I use a variant of the state machine AI described in the Roguebasin articles linked to above. Each actor is always in a current state (with a current target), which basically consists of a series of if/else statements. The basic "zombi attack" state would be:

if can_attack(target): attack(target)
elif can_approach(target): approach(target)
else: return_to_previous_state()

Functions like "can_attack", "can_approach", "can_heal", "can_debuff", "can_buff" iterate through the actor's skills and inventory and sees if the appropriate action can be performed. I put a tag on every command/action, so that a healing potion is tagged "heal" and a spell of slow monster is tagget "debuff". That in itself opens up for surprising behaviour, such as a goblin suddenly zapping a wand at you or tossing a potion of speed at one of it's comrades.

For more varied states, add a probability for each action. Say, if the function d100() spits out a random number between 1 and 100:


if can_shoot(target) and d100()<75: shoot(target)
elif can_debuff(target) and d100()<50: debuff(target)
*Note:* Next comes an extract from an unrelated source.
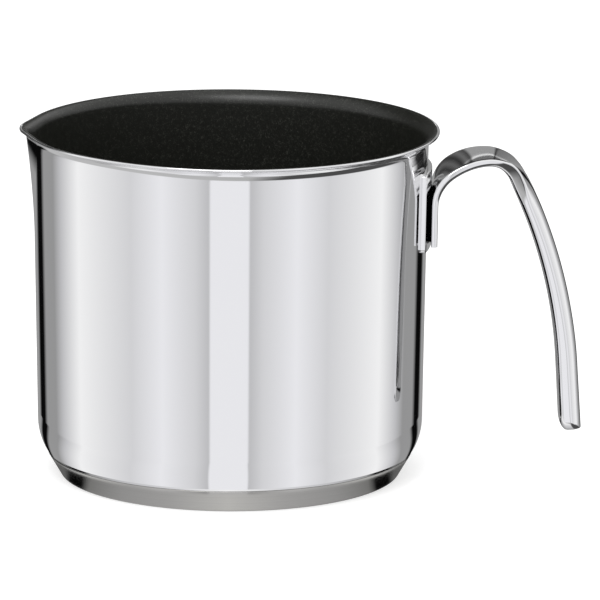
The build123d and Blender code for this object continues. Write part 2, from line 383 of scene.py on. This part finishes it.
def cup_outline():
    """Outline of the shallow steel cup under the pan, its rim cut to follow the pan's heel."""
    foot_turn = 90 - cup_side_lean
    foot_back = cup_edge_radius * math.tan(math.radians(foot_turn / 2))
    foot_centre = (cup_foot_radius - foot_back, cup_edge_radius)
    inner_radius = cup_edge_radius - cup_sheet
    outside = corner_points(foot_centre, cup_edge_radius, -90, -cup_side_lean, cup_foot_steps)
    inside = corner_points(foot_centre, inner_radius, -cup_side_lean, -90, cup_side_steps)
    pan_skin = lower_skin(-cup_gap)
    rim_out = next(point for point in pan_skin if point[0] > cup_side_radius(point[1], 0))
    rim_in = next(point for point in pan_skin if point[0] > cup_side_radius(point[1], cup_sheet))
    rim_top = (cup_side_radius(rim_out[1], 0), rim_out[1])
    rim_round = skin_point(rim_top, cup_side_lean, cup_rim_edge_radius)
    return [(0, 0), *outside, *line_points(outside[-1], rim_top, cup_side_steps)[1:-1],
            *corner_points(rim_round, cup_rim_edge_radius, -cup_side_lean, 90 - cup_side_lean,
                           cup_side_steps),
            (cup_side_radius(rim_in[1], cup_sheet), rim_in[1]), *inside, (0, cup_sheet)]


def plate_skin(height, inset):
    """Radius of the wall, or of a layer of the handle plate, at a height."""
    return wall_radius(height) + inset / cosine(wall_lean)


def plate_mesh():
    """Rounded plate, cut into upright strips and bent to hug the wall."""
    bm = bmesh.new()
    middle = (plate_bottom + plate_top) / 2
    bmesh.ops.create_grid(bm, x_segments=1, y_segments=1, size=0.5)
    bmesh.ops.scale(bm, vec=(plate_top - plate_bottom, plate_width, 1), verts=bm.verts)
    bmesh.ops.bevel(bm, geom=list(bm.verts), offset=plate_corner_radius * math.sqrt(2) / 2,
                    affect="VERTICES", segments=plate_corner_steps, profile=0.5, material=-1)
    raised = bmesh.ops.extrude_face_region(bm, geom=list(bm.faces))["geom"]
    top_vertices = [item for item in raised if isinstance(item, bmesh.types.BMVert)]
    bmesh.ops.translate(bm, vec=(0, 0, plate_thickness), verts=top_vertices)
    top_face = max(bm.faces, key=lambda face: face.calc_center_median().z)
    bmesh.ops.bevel(bm, geom=list(top_face.edges), offset=plate_edge_radius, affect="EDGES",
                    segments=plate_edge_steps, profile=0.5, material=-1)
    for across in spread(-plate_width / 2, plate_width / 2, plate_strips)[1:-1]:
        bmesh.ops.bisect_plane(bm, geom=list(bm.verts) + list(bm.edges) + list(bm.faces),
                               dist=cut_tolerance, plane_co=(0, across, 0), plane_no=(0, 1, 0))
    for vertex in bm.verts:
        height = middle - vertex.co.x
        radius = plate_skin(height, vertex.co.z)
        across = vertex.co.y
        vertex.co = (math.sqrt(radius**2 - across**2), across, height)
    return bm


# Handle


def handle_stations():
    """Places along the handle: x, height, heading, and the three shares of its section."""
    root_height = plate_bottom + strap_end_rise
    root_x = plate_skin(root_height, plate_thickness) - strap_seat_depth + strap_thickness / 2
    heading = 90 - wall_lean
    neck_parts = ((lower_bend_radius, lower_bend_angle - wall_lean), (rise_radius, 90 - lower_bend_angle),
                  (shoulder_radius, shoulder_angle), (leg_radius, neck_end_angle))
    neck_length = sum(math.radians(turn) * radius for radius, turn in neck_parts)
    root = [(root_x + along * cosine(heading), root_height + along * sine(heading))
            for along in spread(0, strap_root_length, root_steps)]
    stations = [(*point, heading, neck_shares[0]) for point in root[:-1]]
    x, height = root[-1]
    travelled = 0.0
    for radius, turn in neck_parts:
        steps = max(fewest_bend_steps, round(turn / neck_step_angle))
        for step in range(steps):
            stations.append((x, height, heading, shares_at(neck_shares, travelled / neck_length)))
            x, height, heading = turned_on(x, height, heading, radius, turn / steps)
            travelled += math.radians(turn / steps) * radius
    for step in range(leg_steps):
        stations.append((x, height, heading, shares_at(leg_shares, step / leg_steps)))
        x, height, heading = turned_on(x, height, heading, leg_radius, leg_angle / leg_steps)
    end_length = (leg_end_height - height) / sine(heading)
    for step in range(end_steps + 1):
        share = math.sin(math.pi / 2 * step / end_steps)
        end_x = x + end_length * share * cosine(heading)
        end_height = height + end_length * share * sine(heading)
        stations.append((end_x, end_height, heading, shares_at(end_shares, share)))
    return stations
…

In addition to states, each actor's personality is defined by a list of "bias switches" and a dictionary of "standard states". The "bias switches" are used to observe the playing field and react appropriately. For instance, a "self preservation" bias switch might dictate that whenever another being harms the actor, the actor turns hostile towards that being. Bias switches can also be contained within states, so that a "relaxed wandering" state could include a bias switch to turn and attack any enemy within line of sight. The "standard states" come in a few tactical categories: "attack", "flee", "buff", "relax", and just make the system a bit easier to maintain. For instance, a dog and an archer might share "reptile brain"-bias switches that sets them to "attack" any enemy that comes into sight. But they will have different states listed as their preferred "attack" states. This way, we don't need individually defined "wander" states for every single being.
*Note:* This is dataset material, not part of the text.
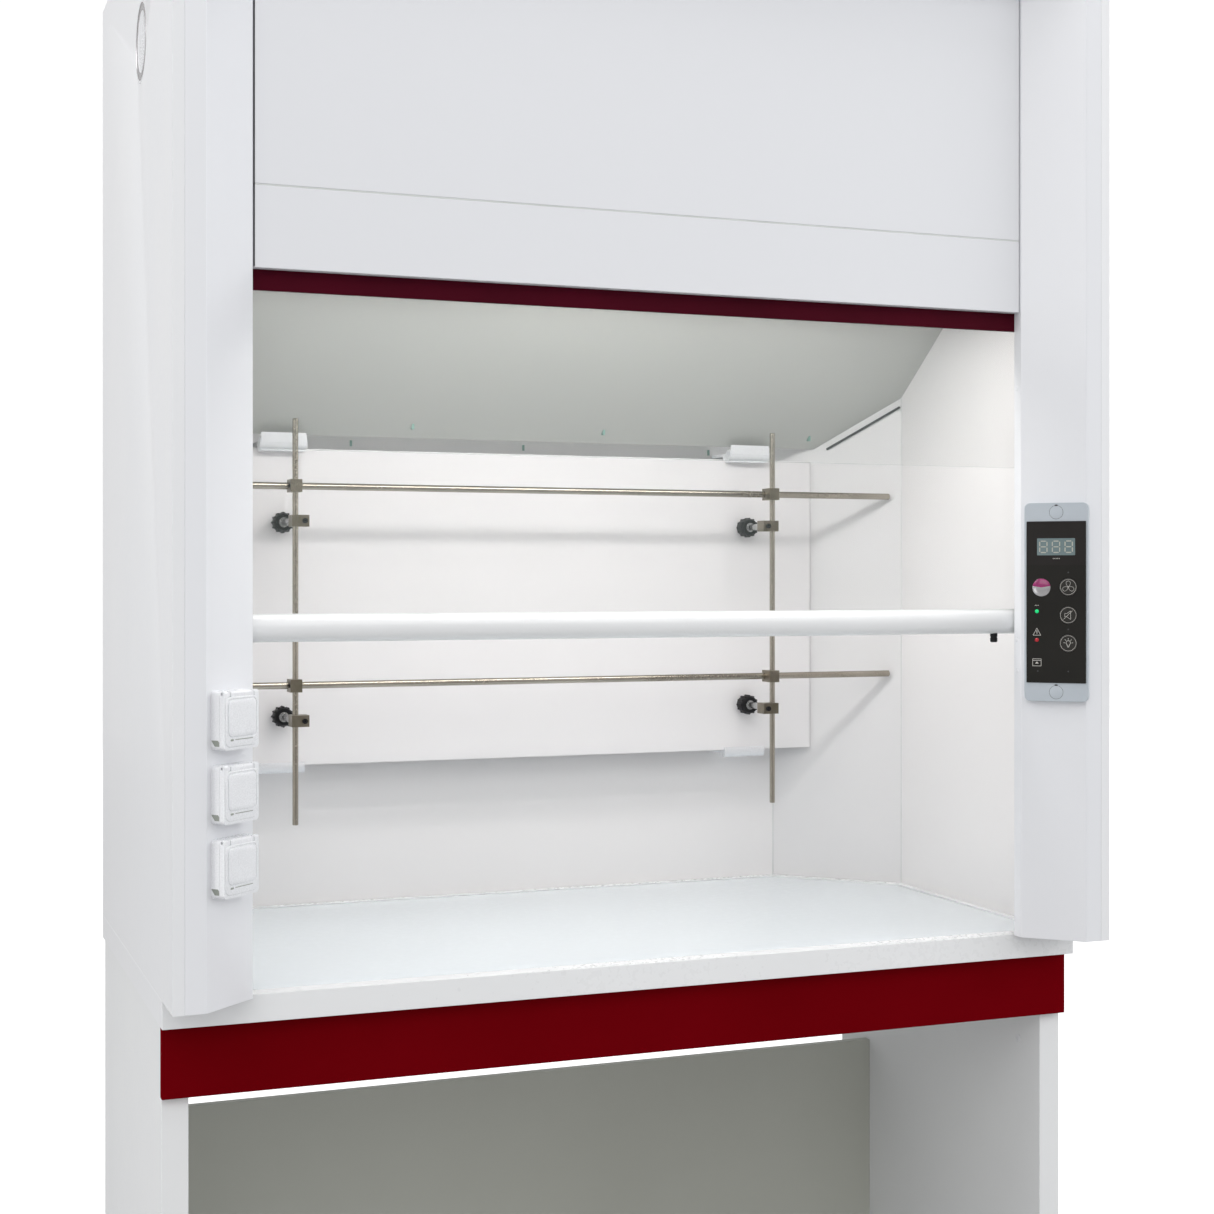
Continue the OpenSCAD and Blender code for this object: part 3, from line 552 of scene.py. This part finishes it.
floorMesh = bpy.data.meshes.new("floor")
floorMesh.from_pydata([(-14, -14, 0), (14, -14, 0), (14, 14, 0), (-14, 14, 0)], [], [(0, 1, 2, 3)])
floor = bpy.data.objects.new("floor", floorMesh)
finishes["floorPale"] = dict(base=(0.50, 0.50, 0.50), deep=(0.48, 0.48, 0.48), rough=(0.5, 0.6),
    scale=0.6, bump=0.02, glow=((1, 1, 1), 0.0))
floorFinish = makeFinish("floorPale")
floorPath = addNode(floorFinish.node_tree, "ShaderNodeLightPath")
floorGlow = addNode(floorFinish.node_tree, "ShaderNodeMath",
    [(0, floorPath.outputs["Is Camera Ray"]), (1, 0.92)], operation="MULTIPLY")
floorFinish.node_tree.links.new(floorGlow.outputs[0],
    floorFinish.node_tree.nodes["Principled BSDF"].inputs["Emission Strength"])
floorMesh.materials.append(floorFinish)
bpy.context.scene.collection.objects.link(floor)
print("stage set")

for side in ("left", "right"):
    eased("leg_panel_" + side, "legBoard", 1.0)
# the back panel gets the darkened white board: painted shade under the worktop
eased("base_back_panel", "kneeBoardPaintedShade", 0.8)
eased("base_rear_rail", "legBoard", 0.8)
eased("front_apron", "deepRed", 1.2, 3)
slab = eased("worktop", "worktopEdge", 0.8)
slab.data.materials.append(materials["whiteBoard"])
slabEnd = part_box("worktop")[1].x - 0.005
for face in slab.data.polygons:
    if abs(face.normal.x) > 0.9 and abs(face.center.x) > slabEnd:
        face.material_index = 1
eased("worktop_glass", "worktopGlass", 1.2, 3)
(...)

It's a nice starting point for a system, since it's quite flexible. Let actors know about which group they belong to, where they have their home, and maybe important landmarks, and you can get seemingly complex behaviour, such as hyenas hunting in packs, villagers sacrificing at the temple or having a drink at the local tavern, quest givers behaving properly, etc.

And you can easily expand NPCs by plugging in extra bias switches. A "coward" personality trait might include "flee" as one of the standard "attack" states; a "dog hater" might have bias switches that makes him/her hate dogs on sight, and love people who kill dogs; a "drunk" may get "go to tavern" as a "relax" state, etc.
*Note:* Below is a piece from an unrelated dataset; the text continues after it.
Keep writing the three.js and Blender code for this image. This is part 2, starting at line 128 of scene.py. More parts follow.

Remember that you don't need a too subtle system. To see if an actor heals itself, you don't need complex computations based on current hp, relative strength of opponents etc. It's suffient to say something like: "if I'm hurt and have healing remedies, 50% heal self." To the player, the end result will look almost exactly the same.

Also, make sure the beings don't do all their interesting stuff off-screen. It's probably good to make them "sleepy" when they're not actively chasing the player or something like that, and wake them up when they come into view. It's more fun to come across a knight fighting an orc, than just the remains of the battle.

As always,
Minotauros
This matir, as laborintus, Dedalus hous, hath many halkes and hurnes ... wyndynges and wrynkelynges.